Managing expectations

She invited the audience to circle the hatbox on the floor, voice an expectation from our own lives, and put it to rest by lighting a small candle and placing it inside the box. Participants entered fully into the spirit of the show, confiding things like the desire to shed a sense of responsibility for other people’s emotions or to balance expectations of good things with the reality that challenges are part of life, too.

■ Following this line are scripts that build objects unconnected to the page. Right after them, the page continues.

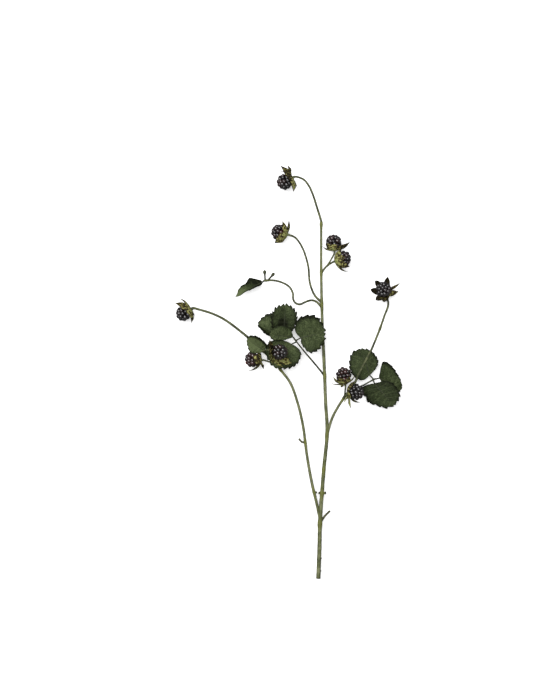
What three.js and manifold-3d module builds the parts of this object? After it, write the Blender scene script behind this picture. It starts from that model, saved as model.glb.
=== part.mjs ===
// A bramble sprig as cut, lying on a surface: a main stem with two side branches, thinner stalks, leaves
// in threes, ripe berries in their lobed calyxes, and a curly twig that ends in a leaf and two buds.
// Millimetres. x runs across the sprig, y from the cut end to the tip, z up from the surface. Routes and
// places are measured from the cut end of the main stem, and the last lines move the whole sprig so that
// its origin is the middle of its footprint, on the surface.
import * as THREE from "three";
import { mergeVertices } from "three/addons/utils/BufferGeometryUtils.js";
import Module from "manifold-3d";

// ---- Driving dimensions ----
const BERRY_RADIUS = 10;
const BERRY_TIP_HEIGHT = 10.6; // from the berry's widest ring to its tip
const BERRY_AROUND = 14;
const BERRY_ALONG = 10;

const CALYX_THICKNESS = 0.8;
const CALYX_GAP = 0.9; // between the calyx and the berry that it holds
const CALYX_REACH = BERRY_RADIUS + CALYX_GAP + CALYX_THICKNESS; // from the berry's middle to the calyx's foot
const CALYX_VALLEY = 42; // degrees round the berry from the calyx's foot to where two lobes part
const CALYX_STEPS = 5;
const LOBE_SEGMENTS = 4;
const LOBE_LEAN = 22; // degrees at most that a lobe's tip is to one side of its root

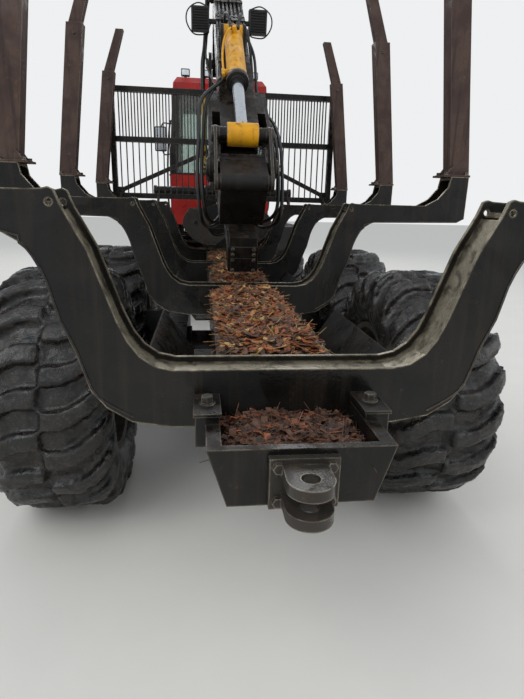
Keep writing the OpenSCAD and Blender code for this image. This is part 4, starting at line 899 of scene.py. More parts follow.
@dataclass
class LitterBed:
    """A bed of bark, needles and leaves on one flat place of the rear frame."""

    name: str
    low: tuple
    high: tuple
    level: float
    depth: float
    pieces: int
    seed: int
    bark: tuple = (0.22, 1.0)
    twigs: tuple = (0.75, 1.0)

    def height(self, x: float, y: float) -> float:
        """How high the bed stands at a place, zero along its rim."""
        fx = min(x - self.low[0], self.high[0] - x) / (self.high[0] - self.low[0]) * 2
        fy = min(y - self.low[1], self.high[1] - y) / (self.high[1] - self.low[1]) * 2
        rim = min(1.0, max(0.0, fx) * 2.2) * min(1.0, max(0.0, fy) * 6.0)
        rough = 0.7 + 0.6 * noise.noise(Vector((x * 14, y * 9, self.seed)))
        return self.depth * rim * max(0.15, rough)

    def mound(self) -> None:
        """Lays the dark crumbs under the pieces."""
        clear()
        (x0, y0), (x1, y1) = self.low, self.high
        bpy.ops.mesh.primitive_grid_add(x_subdivisions=max(8, int((x1 - x0) / 0.02)),
                                        y_subdivisions=max(8, int((y1 - y0) / 0.02)), size=1,
                                        location=((x0 + x1) / 2, (y0 + y1) / 2, self.level))
        obj = bpy.context.object
        obj.scale = (x1 - x0, y1 - y0, 1)
        settle(obj)
        for vertex in obj.data.vertices:
            x, y = vertex.co.x, vertex.co.y
            vertex.co.z = self.level + self.height(x, y) + 0.002 * noise.noise(Vector((x, y, 0)) * 60)
        apply_modifier(obj, "SOLIDIFY", thickness=0.003, offset=-1)
        piece([obj], f"{self.name}_crumbs", "rear", "forest_litter", soft=60)

    def chip(self) -> bpy.types.Object:
        """A bent flake of bark, 40 mm long."""
        clear()
        bpy.ops.mesh.primitive_grid_add(x_subdivisions=3, y_subdivisions=1, size=0.04)
        obj = bpy.context.object
        obj.scale = (1.0, 0.42, 1.0)
        settle(obj)
        for i, vertex in enumerate(obj.data.vertices):
            vertex.co.z = 9.0 * vertex.co.x ** 2 + (0.002 if i % 3 else -0.001)
            vertex.co.y *= 1.0 - 14 * abs(vertex.co.x)
        return apply_modifier(obj, "SOLIDIFY", thickness=0.0022, offset=0)

    def needle(self) -> bpy.types.Object:
        """A thin twig, 90 mm long and bent in its middle."""
        clear()
        bpy.ops.mesh.primitive_cone_add(vertices=4, radius1=0.0022, radius2=0.0010, depth=0.045)
        obj = bpy.context.object
        obj.rotation_euler = (0, math.pi / 2, 0)
        settle(obj)
        reach = max(v.co.x for v in obj.data.vertices)
        pick_faces(obj, lambda c, n: c.x > reach - 0.001)
        bpy.ops.mesh.extrude_region_move(TRANSFORM_OT_translate={"value": (0.042, 0.012, 0.002)})
        leave_edit()
        return obj

    def scatter(self, master: bpy.types.Object, count: int, kind: str, rng: np.random.Generator,
                sizes: tuple, tone: tuple) -> None:
        """Lays copies of one piece over the bed, each with its own place, turn and size.

        Args:
            master: the piece.
            count: how many copies.
            kind: the last word of their name.
            rng: where the random numbers come from.
            sizes: the smallest and largest scale.
            tone: the darkest and palest tone, from 0 to 1.
        """
        places = []
        while len(places) < count:
            x = rng.uniform(self.low[0] + 0.01, self.high[0] - 0.01)
            y = rng.uniform(self.low[1] + 0.01, self.high[1] - 0.01)
            tall = self.height(x, y)
            if tall < self.depth * 0.12 * rng.random():
                continue
            tilt = Matrix.Rotation(rng.normal(0, 0.3), 4, "X") @ Matrix.Rotation(rng.normal(0, 0.3), 4, "Y")
            places.append(Matrix.Translation((x, y, self.level + tall + rng.uniform(0.001, 0.010)))
                          @ Matrix.Rotation(rng.uniform(0, 6.28), 4, "Z") @ tilt
                          @ Matrix.Scale(rng.uniform(*sizes), 4))
        scattered = repeat(master, places, f"{self.name}_{kind}", rng, tone)
        dress(scattered, "rear", "forest_litter")

    def build(self) -> None:
        """Makes the bed, its flakes and its twigs."""
        rng = np.random.default_rng(self.seed)
        self.mound()
        self.scatter(self.chip(), self.pieces, "bark", rng, (0.35, 1.5), self.bark)
        self.scatter(self.needle(), self.pieces // 2, "twigs", rng, (0.4, 1.3), self.twigs)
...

The sheet wasn’t just a costume piece. Brandenberger also used it to gather up the four talismans of her expectations and make a bundle of them, personifying them as a faintly funny yet sinister body in themselves. In a wild and breathless display, she repeatedly slammed the figure into the ground in grief and rage. But to close the performance, her movement evolved to cradle the bundle like a baby, and finally to dance a sort of duet with it while two audience members improvised a jangle of handheld bells.

It’s an apt way of saying that for good or ill, expectations are always going to take up space in our lives. Over time, we just have to find the best way to live with them.